Source material:
%%
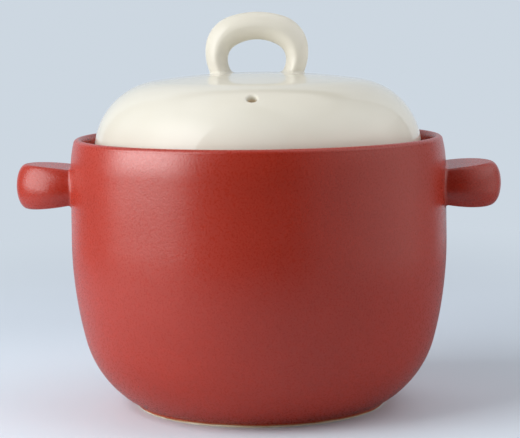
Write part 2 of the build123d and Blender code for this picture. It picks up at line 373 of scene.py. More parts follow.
def potOutline():
    # from the middle of the base up the outside, over the rim and down the inside to the floor
    p, step, fine = pot, pot["step"], pot["fine"]
    footZ, galleryZ, innerX = p["footHeight"], p["galleryHeight"], p["rimInside"]
    heelStart = degrees(asin((footZ + p["heelFrom"] - p["heelCentre"][1]) / p["heelRadius"]))
    footX = float(heelX(p["glazeEdge"] + p["lip"][-1][1]))
    lip = np.array([(footX + out, p["glazeEdge"] + up) for out, up in p["lip"]])

    # rim
    wallTop = (float(wallX(p["leanFrom"])), p["leanFrom"])
    lean = (wallTop[0] - p["leanRadius"], p["leanFrom"] - p["leanRadius"] * sin(radians(p["wallLean"])))
    leanEnd = lean[0] + p["leanRadius"] * cos(radians(p["leanAngle"]))
    roll = (leanEnd - p["rollRadius"] * cos(radians(p["leanAngle"])), p["rimTop"] - p["rollRadius"])
    share = np.radians(np.linspace(90, 180, 16))
    innerRoll = np.stack([roll[0] + (roll[0] - innerX) * np.cos(share),
                          p["rimTop"] - p["innerRoll"] * (1 - np.sin(share))], 1)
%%
What you need to do:
Recite the full listing above exactly.

The answer:
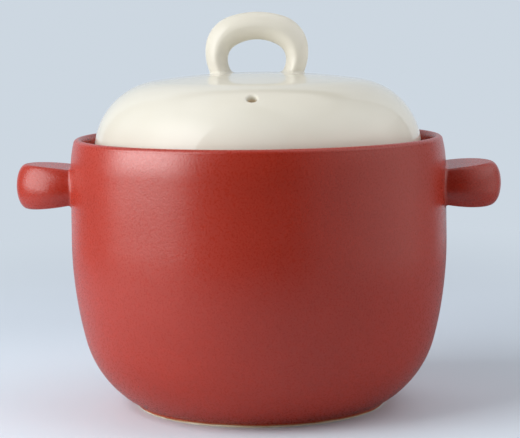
Write part 2 of the build123d and Blender code for this picture. It picks up at line 373 of scene.py. More parts follow.
def potOutline():
    # from the middle of the base up the outside, over the rim and down the inside to the floor
    p, step, fine = pot, pot["step"], pot["fine"]
    footZ, galleryZ, innerX = p["footHeight"], p["galleryHeight"], p["rimInside"]
    heelStart = degrees(asin((footZ + p["heelFrom"] - p["heelCentre"][1]) / p["heelRadius"]))
    footX = float(heelX(p["glazeEdge"] + p["lip"][-1][1]))
    lip = np.array([(footX + out, p["glazeEdge"] + up) for out, up in p["lip"]])

    # rim
    wallTop = (float(wallX(p["leanFrom"])), p["leanFrom"])
    lean = (wallTop[0] - p["leanRadius"], p["leanFrom"] - p["leanRadius"] * sin(radians(p["wallLean"])))
    leanEnd = lean[0] + p["leanRadius"] * cos(radians(p["leanAngle"]))
    roll = (leanEnd - p["rollRadius"] * cos(radians(p["leanAngle"])), p["rimTop"] - p["rollRadius"])
    share = np.radians(np.linspace(90, 180, 16))
    innerRoll = np.stack([roll[0] + (roll[0] - innerX) * np.cos(share),
                          p["rimTop"] - p["innerRoll"] * (1 - np.sin(share))], 1)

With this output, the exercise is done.